Thought for the Week: God is love
Sue Hampton writes about Light, love and God
I thought about what’s changed for me since I became a Quaker at Easter this year, after around sixty years in more conventional churches, most Methodist. I could say what’s changed in me, but perhaps that change made me a Quaker. It’s deeply and fundamentally personal, because that’s what Quakerism is. There’s no creed, no dogma, no word of God handed down in one holy book to be taken literally.
I attend a small Meeting. We gather for worship twice a month, so on Easter Sunday I was at home. How did I feel, on a day I’ve always marked with emotion? I suppose: aware. I read a blog post by a Quaker about this very difference, and connected with it.
My husband and I talked about it, and the Passion story, which for me as a writer is the most perfect narrative of all: full of intense drama, with characters that represent flawed humanity, and with Jesus, who represents God, or the ideal, an enlightened being centuries ahead of his time. Even if the story were proved a fiction, I would remain a follower of Jesus, of his way. I believe in ‘love to the loveless shown’, as it says in the hymn ‘My song is love unknown’, which I’ve always considered the saddest hymn of all. Long before socialism Jesus spoke of equality; long before feminism he upheld the rights of women. So advanced was his thinking about war that we still, as a species, haven’t caught up with the idea of peace as a better solution. His compassion was endless and he forgave. His example and his teaching have inspired me all my life.

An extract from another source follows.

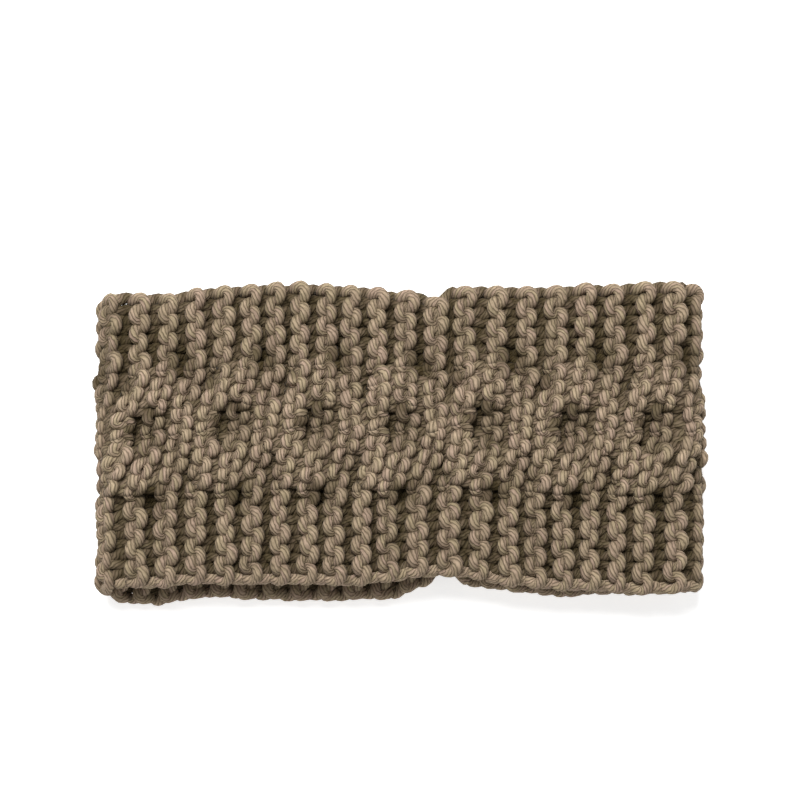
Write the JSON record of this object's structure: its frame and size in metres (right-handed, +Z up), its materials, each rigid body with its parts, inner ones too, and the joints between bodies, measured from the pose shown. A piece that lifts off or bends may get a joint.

As a child I cried at the Easter story. Bunnies, chocolate eggs and daffodils couldn’t distract me from the tragic horror of the cross. As a teenager I was devout and evangelical in my own shy way, but phrases like ‘washed in the blood of the lamb’ never made sense to me. I recoiled from them. As I looked around, at Vietnam and Biafra and the nuclear threat, I wondered whether Jesus died in vain. I wept over Jesus Christ Superstar and Godspell and prayed fervently for help to be a better person. In more recent years I sat in church on Good Friday and wept different tears of grief, knowing as I listened to the familiar, achingly beautiful words that I was really crying for the father I’d lost.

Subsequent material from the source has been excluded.